Title Location Framing
Call of Duty: Black Ops (2010) Baikonur Cosmodrome, "Executive Order" Sabotage of an active, functioning launch
Call of Duty: Black Ops Zombies (2010) Baikonur Cosmodrome, "Ascension" Functioning facility overrun by a failed experiment
Command & Conquer: Red Alert 3 (2008) Krasna-45 launch facility Reclamation and successful relaunch of capability
Tom Clancy's EndWar (2008/2009) Cosmodrome, DLC battlefield Historically grounded, functioning institution

Conclusion

The cosmodrome earns a place in this catalogue less for the frequency of its appearances than for the way it inverts the usual pattern. Everywhere else in this Archive, a Soviet or Russian setting is treated as more dangerous the more decayed it looks; the cosmodrome is dangerous, when it is dangerous at all, precisely because it is still working.
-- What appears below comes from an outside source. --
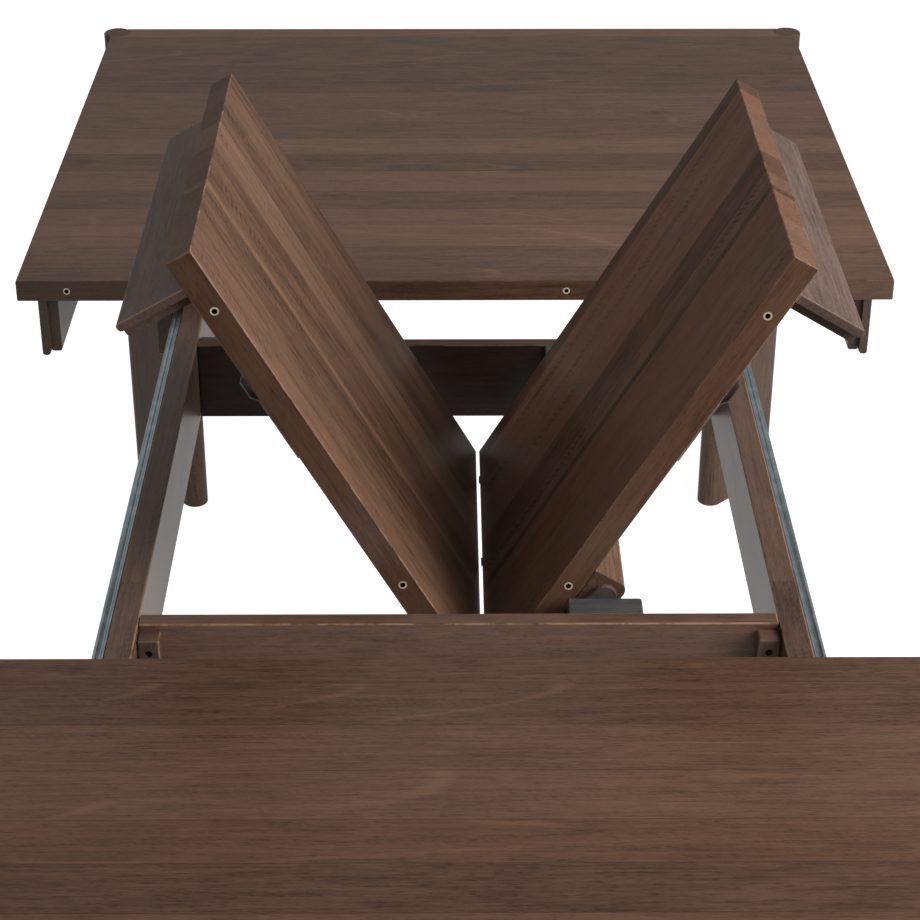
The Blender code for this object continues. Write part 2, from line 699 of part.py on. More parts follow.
def build_bearer(axis):
    """Batten under the right panel that turns on the two pivot pins. A round-ended
    plate on each end keeps it clear of the pivot block."""
    low = APRON_TOP - BEARER_DEPTH
    bm = box(
        (PIVOT_X - BEARER_INNER_SIDE, PIVOT_X + BEARER_OUTER_SIDE),
        (-BEARER_END_Y, BEARER_END_Y), (low, APRON_TOP),
    )
    under = [
        edge for edge in bm.edges
        if all(vert.co.z < low + EDGE_EASE for vert in edge.verts)
        and abs(edge.verts[0].co.y - edge.verts[1].co.y) > BEARER_END_Y
    ]
    bmesh.ops.bevel(
        bm, geom=under, offset=BEARER_ROUND, segments=4, profile=0.5, affect="EDGES",
        material=-1,
    )
    bearer = add_piece("leaf_bearer", bm, LEAF_WOOD, axis)
    across = (PIVOT_X + PLATE_REACH_X, PIVOT_Z - PLATE_REACH_DOWN)
    outline = capsule((PIVOT_X, PIVOT_Z), across, PLATE_RADIUS, PLATE_STEPS)
    plates = []
    for end in (-1, 1):
        root = end * (BEARER_END_Y - PLATE_ROOT)
        face = end * (BLOCK_FRONT_Y - PLATE_CLEARANCE)
        plates.append(prism(outline, "Y", root, face))
    combine(bearer, plates, axis, "UNION")
    hole = PIN_RADIUS + RUNNING_GAP
    bores = []
    for end in (-1, 1):
        out = end * (BEARER_END_Y + BEARER_END_GAP)
        deep = end * (BEARER_END_Y - PIN_DEPTH - PART_GAP)
        profile = [(0.0, out), (hole, out), (hole, deep), (0.0, deep)]
        bores.append(turned(profile, PIVOT_X, PIVOT_Z, PIN_STEPS))
    cut_from(bearer, bores, axis)


def build_skirt(word, side, parent):
    """Drop apron under the outer end of a panel; it folds up against the underside."""
    hinge_x = side * (APRON_OUTER - APRON_THICKNESS)
    axis = Axis(f"{word}_skirt_axis", (hinge_x, 0.0, APRON_TOP), parent=parent)
    near = LEAF_NEAR_EDGE + APRON_SETBACK
    far = LEAF_FAR_EDGE - APRON_SETBACK
    bm = prism(apron_outline(side, SKIRT_INSET, SKIRT_LIP), "Y", near, far)
    skirt = add_piece(f"{word}_leaf_skirt", bm, APRON_WOOD, axis)
    lip = APRON_OUTER - SKIRT_INSET - SKIRT_LIP
    past = BACKING_SETBACK
    cuts = [
        backing_cut(side, lip, near - past, near + past),
        backing_cut(side, lip, far - past, far + past),
    ]
    cut_from(skirt, cuts, axis)


def build_leaf():
    right = Axis(
        "right_leaf_axis", (PIVOT_X, 0.0, PIVOT_Z), turn=(0.0, -RAISE_RIGHT, 0.0),
    )
    left = Axis(
        "left_leaf_axis", (0.0, 0.0, TABLE_HEIGHT + SEAM_RISE),
        turn=(0.0, RAISE_RIGHT + RAISE_LEFT, 0.0), parent=right,
    )
    for word, side, axis in (("right", 1, right), ("left", -1, left)):
        build_panel(f"{word}_leaf_panel", side, axis)
        build_seam_hinge(f"{word}_seam_hinge", side, axis)
        build_keeper(f"{word}_leaf_keeper", side, axis)
        build_skirt(word, side, axis)
        inner_first = sorted((x for x in LOCATOR_XS if x * side > 0), key=abs)
        for place, x in zip(("inner", "outer"), inner_first):
            bm = sleeve(x, LEAF_NEAR_EDGE, 1.0)
            add_piece(f"{word}_leaf_{place}_sleeve", bm, BRASS, axis, round_piece=True)
            bm = locator_pin(x, LEAF_FAR_EDGE, -1.0)
            add_piece(f"{word}_leaf_{place}_pin", bm, SLIDE_STEEL, axis, round_piece=True)
    build_bearer(right)


build_frame(Axis("leaf_frame", (0.0, 0.0, 0.0)))
build_half("far", 0.0, True)
build_half("near", math.pi, False)
build_leaf()
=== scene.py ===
# %% [markdown]
# # Extending dining table with a butterfly leaf
#
# The table is pulled open. Its two halves have slid apart on steel slides, and the leaf
# that lives between the rails has been lifted out and stands half unfolded, in a V.
# The solid model already holds every board at its true size, so this script only adds
# what a workshop adds last: the stained and lacquered wood, the metal, the screws and
# small fittings, and then the light and the camera.

import json
import math

import bmesh
import bpy
from mathutils import Matrix, Vector


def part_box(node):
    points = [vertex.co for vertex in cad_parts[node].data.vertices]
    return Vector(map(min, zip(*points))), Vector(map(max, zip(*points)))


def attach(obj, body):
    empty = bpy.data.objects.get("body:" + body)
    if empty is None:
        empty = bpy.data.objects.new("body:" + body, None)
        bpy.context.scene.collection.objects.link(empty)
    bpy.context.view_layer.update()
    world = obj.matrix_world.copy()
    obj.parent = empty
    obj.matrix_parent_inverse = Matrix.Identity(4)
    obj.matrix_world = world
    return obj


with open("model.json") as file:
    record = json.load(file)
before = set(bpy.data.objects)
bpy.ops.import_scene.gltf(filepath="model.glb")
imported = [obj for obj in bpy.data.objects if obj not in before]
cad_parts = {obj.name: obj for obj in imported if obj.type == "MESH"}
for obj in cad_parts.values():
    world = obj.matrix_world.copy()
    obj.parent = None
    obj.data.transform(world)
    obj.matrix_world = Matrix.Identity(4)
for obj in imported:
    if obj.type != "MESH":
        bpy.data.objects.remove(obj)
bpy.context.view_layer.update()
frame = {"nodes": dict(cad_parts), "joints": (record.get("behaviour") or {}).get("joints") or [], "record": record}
NODES = frame["nodes"]
JOINTS = {joint["name"]: joint for joint in frame["joints"]}
print("boards and fittings from the solid model:", len(NODES))

# %% [markdown]
# ## Where the raised leaf lies
#
# Each leaf panel is a flat board that has been turned about an axis along the table's
# length. Its grain has to turn with it, and so do its hinges and screws. It is easiest to
# think of the table lying flat and shut, and to carry that layout to the raised place
# with one matrix per panel. The joints of the model hold all that is needed: the pivot's
# lower limit is how far the right panel is raised, and the fold follows it by a ratio.

# %% Raised angles and the two leaf matrices
pivot = Vector(JOINTS["right_leaf_pivot"]["pos_m"])
seam = Vector(JOINTS["leaf_seam_fold"]["pos_m"])
fold_ratio = frame["record"]["behaviour"]["couplings"][0]["ratio"]
RAISE_RIGHT = math.radians(-JOINTS["right_leaf_pivot"]["range_deg"][0])
RAISE_LEFT = -fold_ratio * RAISE_RIGHT - RAISE_RIGHT


def turned_about(point, angle):
    """Turns about an axis along the table's length through a point."""
    there = Matrix.Translation(point)
    return there @ Matrix.Rotation(angle, 4, "Y") @ there.inverted()


TO_RIGHT_LEAF = turned_about(pivot, -RAISE_RIGHT)
flat_seam = TO_RIGHT_LEAF.inverted() @ seam
TO_LEFT_LEAF = (
    Matrix.Translation(seam) @ Matrix.Rotation(RAISE_LEFT, 4, "Y")
    @ Matrix.Translation(-flat_seam)
)
print("right panel raised", round(math.degrees(RAISE_RIGHT), 1), "degrees")
print("left panel raised", round(math.degrees(RAISE_LEFT), 1), "degrees")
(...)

That distinction matters, because it is the one setting in the medium's Russian shorthand built directly on top of an achievement no amount of later fiction has managed to reframe as failure — the first rocket, the first satellite, and the first man in space all left from the same stretch of Kazakh steppe, and the games that return to it, however violently, are still returning to the site of that record.